* What to produce
Give back exactly the lines from the start of the listing to the line containing "black marble plinth.", inclusive, and nothing beyond them.

* Collected material
======

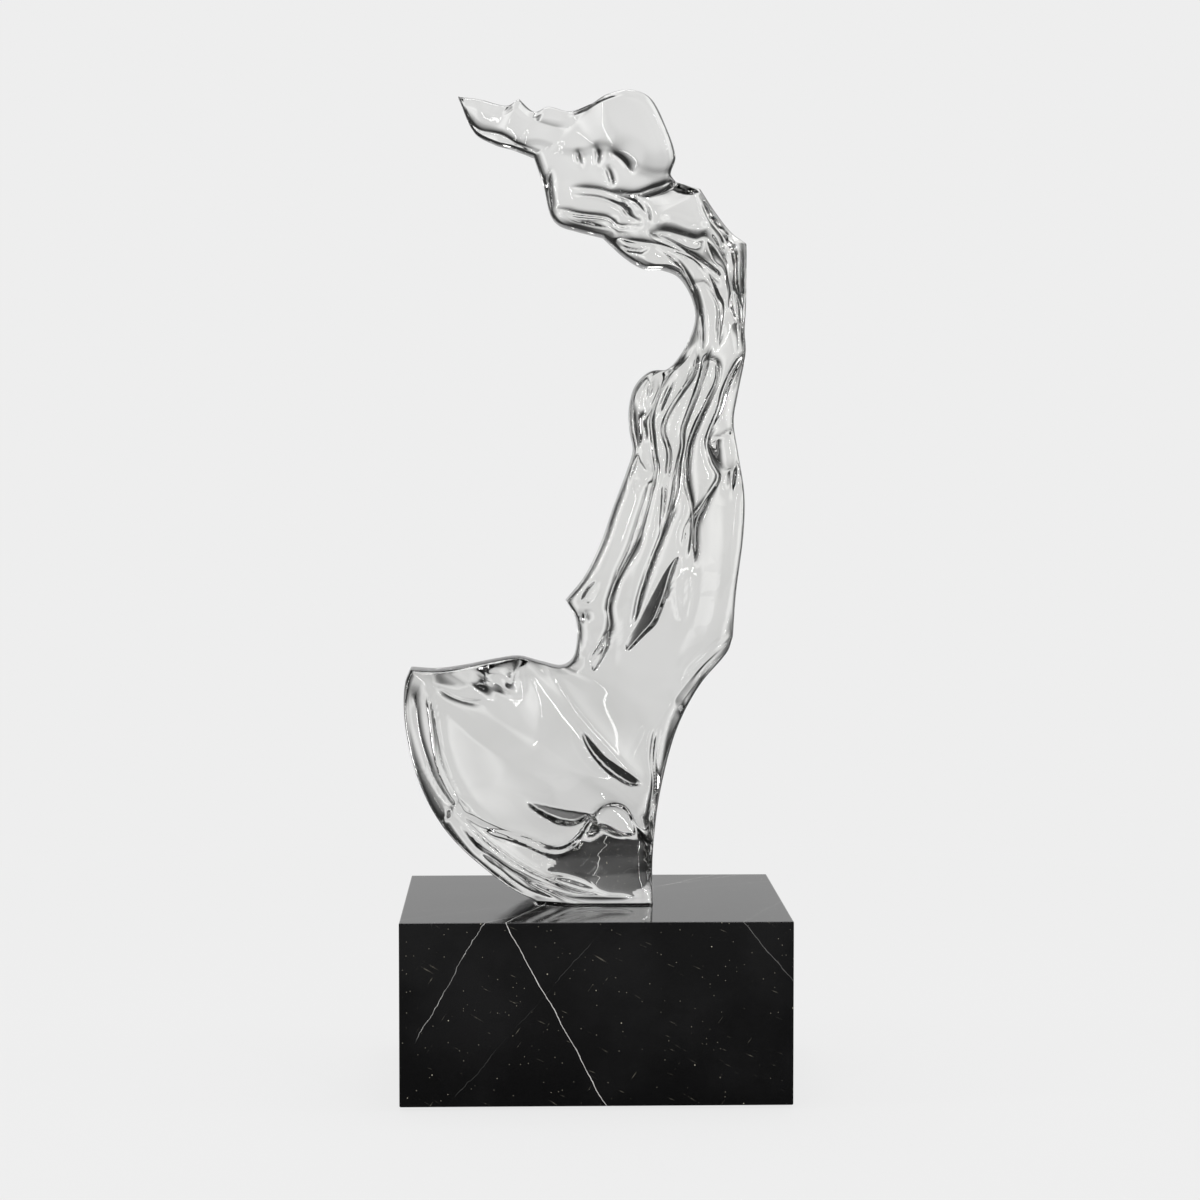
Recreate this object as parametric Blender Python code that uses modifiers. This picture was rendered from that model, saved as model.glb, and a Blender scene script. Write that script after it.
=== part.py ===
"""Abstract clear resin sculpture on a polished black marble plinth.

The clear form is a free-standing wave that rises from a small foot, leans over as a fluted
stem and ends in a rounded crown with a pointed bill. It is one casting, so it is one loft:
ribs run from a left outline to a right outline, and each rib has a front and a back
surface that swell, scoop and crease between the two.

Sizes are millimetres until the meshes are made. The form is drawn in its own frame: x to
the right, height above the face of its foot, y away from the viewer.
"""

import math

import bmesh
import bpy
import numpy as np

MM = 0.001

# The plinth and the felt pads under it
PLINTH_WIDTH = 200.0
PLINTH_DEPTH = 160.0
PLINTH_HEIGHT = 94.0
PLINTH_ARRIS = 0.8
PAD_DIAMETER = 22.0
PAD_THICKNESS = 1.5
PAD_INSET = 10.0
PAD_SIDES = 32

# The bond between plinth and form
BOND_THICKNESS = 0.6
BOND_MARGIN = 3.0
SEAT_GAP = 0.3

# The form: its overall sizes, to which the outlines below are stretched
FORM_WIDTH = 181.5
FORM_HEIGHT = 425.5
FORM_DEPTH = 56.0
FORM_OFFSET_X = 0.0
FORM_OFFSET_Y = 0.0

# How finely the loft is sampled, and how many triangles of it are kept
ROW_STEP = 1.5
COLUMNS = 64
FORM_TRIANGLES = 12000
LEAST_SWELL = 2.5

# Colours: red, green, blue, alpha
MARBLE_COLOUR = (0.012, 0.012, 0.013, 1.0)
RESIN_COLOUR = (0.93, 0.94, 0.93, 0.35)
FELT_COLOUR = (0.03, 0.03, 0.03, 1.0)
BOND_COLOUR = (0.92, 0.93, 0.92, 0.4)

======

* Solution for this problem
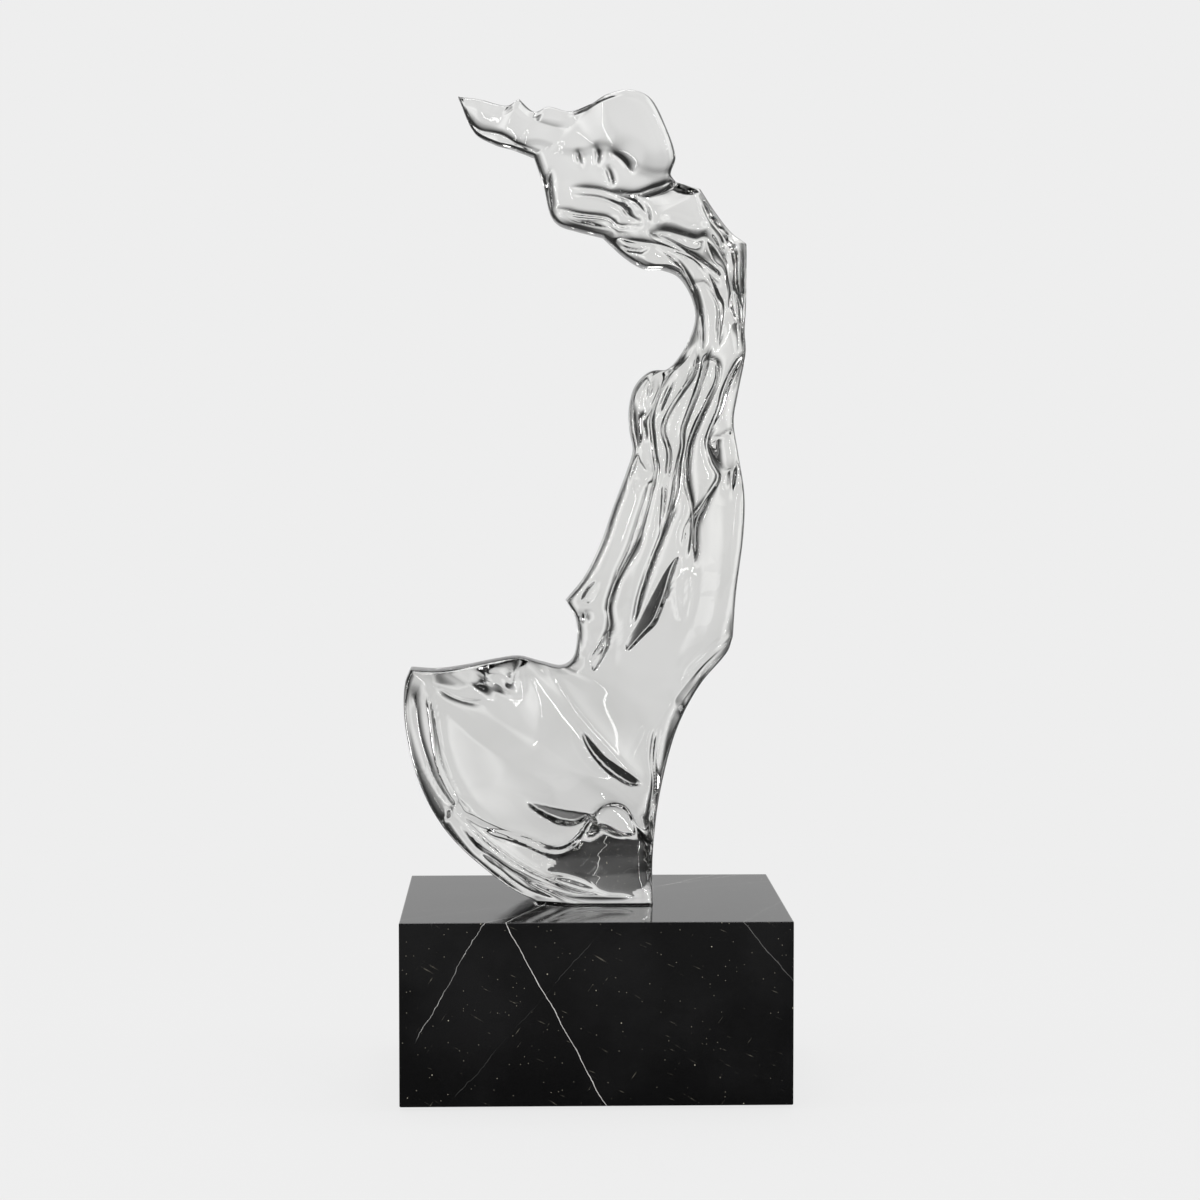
Recreate this object as parametric Blender Python code that uses modifiers. This picture was rendered from that model, saved as model.glb, and a Blender scene script. Write that script after it.
=== part.py ===
"""Abstract clear resin sculpture on a polished black marble plinth.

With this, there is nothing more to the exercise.